В шестнадцать часов Лукач, Фрнц, Галло и Реглер сидели у Марти, позади которого небрежно расположился Видаль, своим холодным видом выражавший весьма недоброжелательный нейтралитет к происходящему. Обсуждалось сложившееся положение. Сегал, склонившись между Лукачем и Фрицем, вполголоса переводил им с французского и громко — на французский — Лукача, поскольку Фриц молчал столь же упорно, как на другом полюсе Видаль.
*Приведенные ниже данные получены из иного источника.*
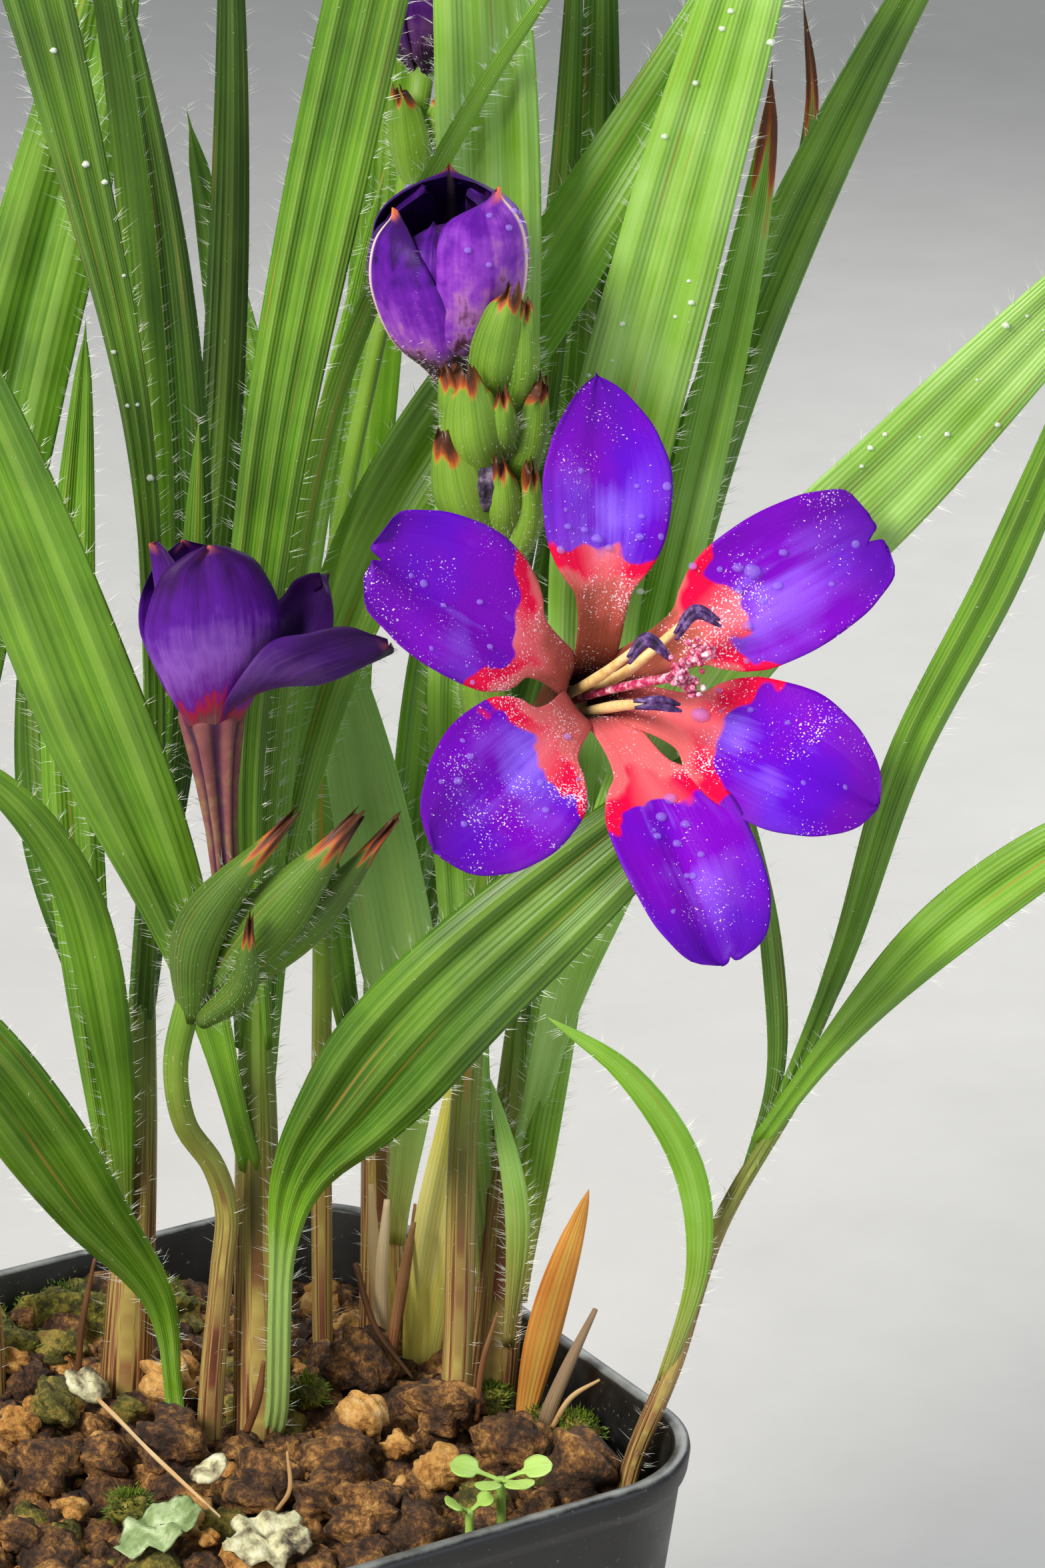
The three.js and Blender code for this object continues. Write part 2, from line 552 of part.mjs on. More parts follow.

Картина к этому времени несколько прояснилась. Совсем благополучно выглядели дела в итальянском батальоне: численность — около восьмисот бойцов, достаточно опытные командные кадры, не только в каждой роте, но и в каждом взводе комиссар. И с гарибальдийцами был такой масштабный политработник, как Луиджи Галло. Разнокалиберность винтовок мало тревожила командование батальона. Их было четыре типа и стрелковых рот тоже было четыре, так что справиться с этим неудобством удалось относительно легко.